Мы похожи на плохих родителей: кричат, ругаются, требуют заведомо невозможного, игнорируя желания ребенка. Происходит это, конечно, от любви, но у страны, как и у подростка, возникает ступор и жесткое отторжение ко всему, что ей говорят в такой унизительной форме. Страна, испытывая к своей либеральной интеллигенции и любовь, и ненависть, идет и голосует за «своих пацанов» с голым торсом на стерхе: они не ругают, а в буквальном смысле предлагают «выпить, покурить и Олимпиаду посмотреть», с ними чувствуешь себя частью великой нации, всех других — козлами, и хорошо понимаешь, что не ты сам виноват в своих проблемах, а враги.

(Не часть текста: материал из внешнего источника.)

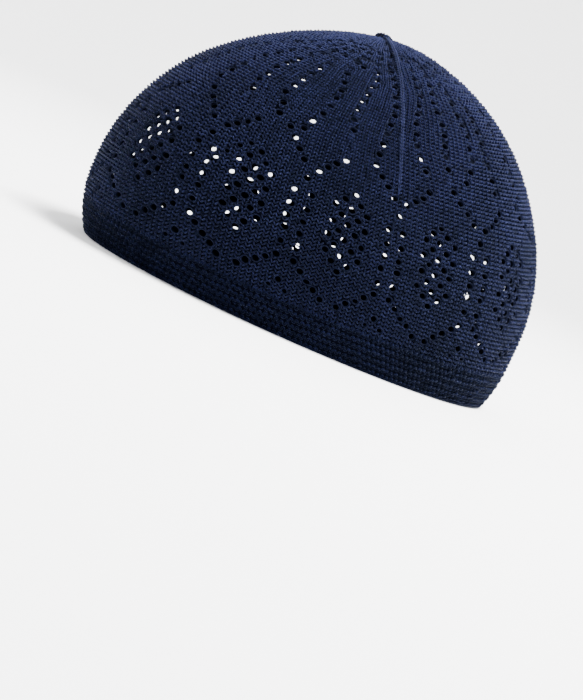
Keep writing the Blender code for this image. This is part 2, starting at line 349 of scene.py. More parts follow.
lace = {
    "bottomV": [(1, -1), (2, 2.4), (3, 5.4), (4, 8.5), (5, 11.8)],
    "sideCourses": [18.3, 25.6, 31.5, 37.8, 45.2],
    "junction": (6, 52.6),
    "leftTop": [(-5, 59.0), (-4, 62.5), (-3, 66.0), (-2, 69.8)],
    "rightTop": [(5, 60.4), (4, 65.0), (3, 69.3), (2, 74.0)],
    "clusterFirst": 15.6,
    "clusterStep": 3.89,
    "clusterRows": 11,
    "footTriangle": [(6, 0.5), (5, -3.9), (7, -3.9)],
    # column, course and size of the knitter's slips
    "slips": [(-16.5, 42, 0.8), (-15.5, 48, 0.8), (-14.5, 52.5, 0.8), (-13.5, 56.5, 0.8),
              (-5, 21.5, 0.35), (-2.2, 28.5, 0.4), (-4.5, 131, 1.0), (-4.5, 138, 1.0)],
    "halfWidth": 0.00170,
    "halfHeight": 0.00118,
    "crownHalfWidth": 0.00165,
    "crownHalfHeight": 0.00118,
    "clear": 1.17,  # how far yarn keeps from an eyelet's middle, in its half sizes
    "crownSpacing": 6.3,
    "crownEnd": 156,
    "jitterColumn": 0.07,
    "jitterCourse": 0.22,
    "jitterSize": 0.07,
    "seed": 11,
    "footBelow": -2, "footSize": 0.75,  # the eyelets under this course are smaller
    "fadeCourses": [80, 110, 156], "fadeSizes": [1.0, 0.95, 0.8],
    "sway": 0.35, "swayTurn": 1.7,  # of the plain crown lines, in columns and radians
    "openPower": 4,
    "openReach": 3,  # half sizes from an eyelet where yarn still gives way
    "leastRadius": 0.05, "farRadius": 9.0,
    "searchCourses": 5, "searchBatch": 3000,
    # chart of the crown's eyelet lines at these courses, in half columns, where they wander
    "lineCourses": [76, 92, 108, 124, 140, 156],
    "wanderingLines": [
        (-29, -27.5, -27, -23.5, -18, -14),
        (-23, -22, -21.5, -18.5, -15, -11.5),
        (-17, -17.5, -17, -15, -12, -9),
        (-12, -13, -12, -11, -9.5, -7),
        (-8.5, -6.5, -6, -7, -5.5, -4.5),
        (-1.5, -2.5, -2, -0.5, -1.5, -2),
        (2, 3, 4, 3.5, 2.5, 1),
        (10, 8, 8, 9.5, 9, 8),
        (13.5, 13, 13.5, 12.5, 14, 13),
        (15.5, 18, 18.5, 18, 17.5, 17),
    ],
    "lineStarts": [78, 82, 84, 78, 76, 87, 80, 80, 85, 81],
    "plainLines": (-2.3, 3.3),  # from a hexagon's middle, everywhere else
    "plainRepeats": range(2, 10),
    "plainStart": 79,
}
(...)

Любые разумные действия должны иметь цель. Критика ради критики слишком похожа на поливание грязью — здесь «патриотические» оппоненты правы. Часто провозглашаемая цель либералов — обеспечить сменяемость власти — не только не может быть достигнута нынешними методами тотальной критики и поддержки маргинальных действий, она вообще сегодня не может быть достигнута. Может быть, получится сменить одни персоны на другие. Но изменить власть сегодня невозможно — ее формы и методы не являются продуктом злой воли или глупости, они следствие экономической модели страны — архаичной, феодальной (только вместо земли — нефть), где у власти неизбежно окажется самый сильный представитель самой сильной феодальной группировки, которая подомнет под себя экономический ресурс и обеспечит свое правление на время, пока ресурс не исчерпается.